6 janvier 2007 — Nous nous référons à notre F&C du 29 décembre 2006 et, surtout, à l’article de Anatol Lieven du 28 décembre 2006, qui est fortement présent dans ce F&C. Comme l’on sait, Lieven traite le problème de ce que nous nommons “la Grande crise”, c’est-à-dire la crise climatique et la mise en cause de notre système, voire de notre civilisation, qu’elle implique. Le titre de son article nous dit tout à ce propos : «The end of the West as we know it?» D’autres informations confirment bien sûr que cette crise est aujourd’hui devenue une préoccupation centrale.

C’est Lieven lui-même, par la formulation notamment de trois paragraphes de son article, qui nous a alertés dans le sens que nous considérons aujourd’hui. Ces trois paragraphes sont les suivants (en gras, soulignés par nous, les mots qui nous intéressent).

«If the latter proves the case, and the world suffers radically destructive climate change, then we must recognize that everything that the West now stands for will be rejected by future generations. The entire democratic capitalist system will be seen to have failed utterly as a model for humanity and as a custodian of essential human interests.

(…)

»If this comes to pass, what will our descendants make of a political and media culture that devotes little attention to this threat when compared with sports, consumer goods, leisure and a threat from terrorism that is puny by comparison? Will they remember us as great paragons of human progress and freedom? They are more likely to spit on our graves.

»Underlying Western free-market democracy, and its American form in particular, is the belief that this system is of permanent value to mankind: a “New Order of the Ages,” as the motto on the U.S. Great Seal has it. It is not supposed to serve only the short- term and selfish interests of existing Western populations. If our system is indeed no more than that, then it will pass from history even more utterly than Confucian China — and will deserve to do so.»

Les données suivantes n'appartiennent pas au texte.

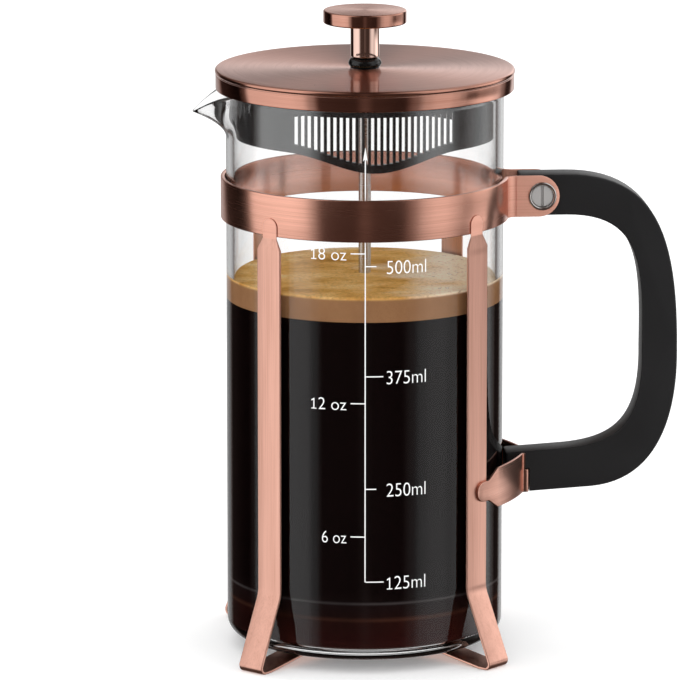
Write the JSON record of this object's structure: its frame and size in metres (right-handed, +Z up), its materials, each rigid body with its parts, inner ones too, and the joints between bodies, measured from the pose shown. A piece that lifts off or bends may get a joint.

La question qui s’est posée, — qui s’est imposée à nous est celle-ci : ne peut-on déjà envisager que des procédures légales puissent être lancées au nom de “nos descendants”, de ces “futures générations”, parce que nous n’aurions pensé qu’au “court-terme” et leur aurions laissé un catastrophique long terme?

En d’autres termes (sic) se pose cette fascinante question :

une civilisation qui réalise qu’elle court à sa perte à cause de ses propres activités ne peut-elle se mettre en procès elle-même au nom de son avenir ainsi compromis, parce qu’elle n’aurait pas modifié ces activités? ;

et cette autre question, complémentaire et plus pratique :

dans ce cas, ne peut-on forcer cette civilisation à modifier ce comportement au nom des exigences de l’avenir ?

Nous envisageons ces deux questions à première vue absolument surréalistes, effectivement parce qu’un des aspects d’une partie (l’américaniste) de notre civilisation est caractérisé notamment par deux choses qui nous intéressent :

• le cas extrême de l’absence complète de soucis, d’attention, de préparation pour le long terme, notamment et précisément pour la crise dont nous parlons ;

• le cas également extrême d’un système juridique hypertrophié envisageant, jusqu’aux cas les plus baroques, que tout puisse être mis en équation juridique pour être exposé, si nécessaire, aux rigueurs de la loi, soit par des condamnations à payer de très fortes sommes, soit par des condamnations contre des biens et des personnes.

… C’est en Amérique qu’on trouve le cas le plus caractéristique de la faute et de l’outil le plus efficace pour punir la faute. C’est donc en Amérique, au départ, qu’il y a le plus de possibilités que puisse germer l’idée qu’une “partie civile” quelconque se constitue contre un pouvoir, une collectivité, etc., — bref des autorités quelconques assumant des responsabilités dans le cas envisagé. Cette “partie civile” demanderait au système juridique des condamnations, des dédommagements ou des mesures d’urgence pour redresser ou modifier ce qui apparaît désormais comme de plus en plus probable, et pour une part non négligeable de la responsabilité de ces autorités-là : la destruction du cadre de vie auquel nos “descendants” ont droit selon les conceptions fondamentales du système et la philosophie du Progrès triomphant.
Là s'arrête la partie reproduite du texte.